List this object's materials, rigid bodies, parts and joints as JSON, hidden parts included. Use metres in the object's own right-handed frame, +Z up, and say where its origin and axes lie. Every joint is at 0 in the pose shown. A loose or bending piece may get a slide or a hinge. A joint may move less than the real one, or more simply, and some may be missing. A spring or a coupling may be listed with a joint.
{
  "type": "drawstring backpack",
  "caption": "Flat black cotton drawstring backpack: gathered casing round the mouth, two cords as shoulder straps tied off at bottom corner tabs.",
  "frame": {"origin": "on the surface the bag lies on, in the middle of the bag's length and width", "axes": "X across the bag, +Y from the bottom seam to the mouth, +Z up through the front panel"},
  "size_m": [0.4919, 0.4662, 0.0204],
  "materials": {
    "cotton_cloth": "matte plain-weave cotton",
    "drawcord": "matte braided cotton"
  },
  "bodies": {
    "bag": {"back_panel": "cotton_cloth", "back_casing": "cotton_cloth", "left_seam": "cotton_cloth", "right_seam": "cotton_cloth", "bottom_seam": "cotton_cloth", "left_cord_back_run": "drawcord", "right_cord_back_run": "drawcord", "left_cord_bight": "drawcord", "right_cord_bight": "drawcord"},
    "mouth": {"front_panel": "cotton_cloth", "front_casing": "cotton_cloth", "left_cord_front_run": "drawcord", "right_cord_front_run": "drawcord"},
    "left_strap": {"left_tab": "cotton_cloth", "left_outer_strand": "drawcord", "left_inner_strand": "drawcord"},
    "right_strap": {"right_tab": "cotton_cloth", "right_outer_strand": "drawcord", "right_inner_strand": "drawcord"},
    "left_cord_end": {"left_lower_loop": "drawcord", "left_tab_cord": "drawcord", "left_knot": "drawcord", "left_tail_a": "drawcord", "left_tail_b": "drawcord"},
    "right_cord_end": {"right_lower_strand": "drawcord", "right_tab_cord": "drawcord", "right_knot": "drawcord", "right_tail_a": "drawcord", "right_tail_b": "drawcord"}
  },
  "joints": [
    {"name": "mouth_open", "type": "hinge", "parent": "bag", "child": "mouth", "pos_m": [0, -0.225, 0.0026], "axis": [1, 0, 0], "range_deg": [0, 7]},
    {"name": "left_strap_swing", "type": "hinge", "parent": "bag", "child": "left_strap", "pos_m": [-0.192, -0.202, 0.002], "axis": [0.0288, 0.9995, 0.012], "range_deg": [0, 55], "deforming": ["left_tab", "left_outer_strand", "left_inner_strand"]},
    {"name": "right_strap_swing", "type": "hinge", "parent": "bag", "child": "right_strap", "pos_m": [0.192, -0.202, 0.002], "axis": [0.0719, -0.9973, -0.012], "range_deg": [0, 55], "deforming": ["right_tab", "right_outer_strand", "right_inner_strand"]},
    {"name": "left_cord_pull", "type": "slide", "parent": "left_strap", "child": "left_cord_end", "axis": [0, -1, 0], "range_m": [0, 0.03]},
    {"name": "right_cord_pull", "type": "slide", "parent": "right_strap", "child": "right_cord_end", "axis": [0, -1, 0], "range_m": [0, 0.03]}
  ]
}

**GIVEN EXERCISE:**
Type out all of the material again, word for word.

**SOLUTION TO THE EXERCISE:**
List this object's materials, rigid bodies, parts and joints as JSON, hidden parts included. Use metres in the object's own right-handed frame, +Z up, and say where its origin and axes lie. Every joint is at 0 in the pose shown. A loose or bending piece may get a slide or a hinge. A joint may move less than the real one, or more simply, and some may be missing. A spring or a coupling may be listed with a joint.
{
  "type": "drawstring backpack",
  "caption": "Flat black cotton drawstring backpack: gathered casing round the mouth, two cords as shoulder straps tied off at bottom corner tabs.",
  "frame": {"origin": "on the surface the bag lies on, in the middle of the bag's length and width", "axes": "X across the bag, +Y from the bottom seam to the mouth, +Z up through the front panel"},
  "size_m": [0.4919, 0.4662, 0.0204],
  "materials": {
    "cotton_cloth": "matte plain-weave cotton",
    "drawcord": "matte braided cotton"
  },
  "bodies": {
    "bag": {"back_panel": "cotton_cloth", "back_casing": "cotton_cloth", "left_seam": "cotton_cloth", "right_seam": "cotton_cloth", "bottom_seam": "cotton_cloth", "left_cord_back_run": "drawcord", "right_cord_back_run": "drawcord", "left_cord_bight": "drawcord", "right_cord_bight": "drawcord"},
    "mouth": {"front_panel": "cotton_cloth", "front_casing": "cotton_cloth", "left_cord_front_run": "drawcord", "right_cord_front_run": "drawcord"},
    "left_strap": {"left_tab": "cotton_cloth", "left_outer_strand": "drawcord", "left_inner_strand": "drawcord"},
    "right_strap": {"right_tab": "cotton_cloth", "right_outer_strand": "drawcord", "right_inner_strand": "drawcord"},
    "left_cord_end": {"left_lower_loop": "drawcord", "left_tab_cord": "drawcord", "left_knot": "drawcord", "left_tail_a": "drawcord", "left_tail_b": "drawcord"},
    "right_cord_end": {"right_lower_strand": "drawcord", "right_tab_cord": "drawcord", "right_knot": "drawcord", "right_tail_a": "drawcord", "right_tail_b": "drawcord"}
  },
  "joints": [
    {"name": "mouth_open", "type": "hinge", "parent": "bag", "child": "mouth", "pos_m": [0, -0.225, 0.0026], "axis": [1, 0, 0], "range_deg": [0, 7]},
    {"name": "left_strap_swing", "type": "hinge", "parent": "bag", "child": "left_strap", "pos_m": [-0.192, -0.202, 0.002], "axis": [0.0288, 0.9995, 0.012], "range_deg": [0, 55], "deforming": ["left_tab", "left_outer_strand", "left_inner_strand"]},
    {"name": "right_strap_swing", "type": "hinge", "parent": "bag", "child": "right_strap", "pos_m": [0.192, -0.202, 0.002], "axis": [0.0719, -0.9973, -0.012], "range_deg": [0, 55], "deforming": ["right_tab", "right_outer_strand", "right_inner_strand"]},
    {"name": "left_cord_pull", "type": "slide", "parent": "left_strap", "child": "left_cord_end", "axis": [0, -1, 0], "range_m": [0, 0.03]},
    {"name": "right_cord_pull", "type": "slide", "parent": "right_strap", "child": "right_cord_end", "axis": [0, -1, 0], "range_m": [0, 0.03]}
  ]
}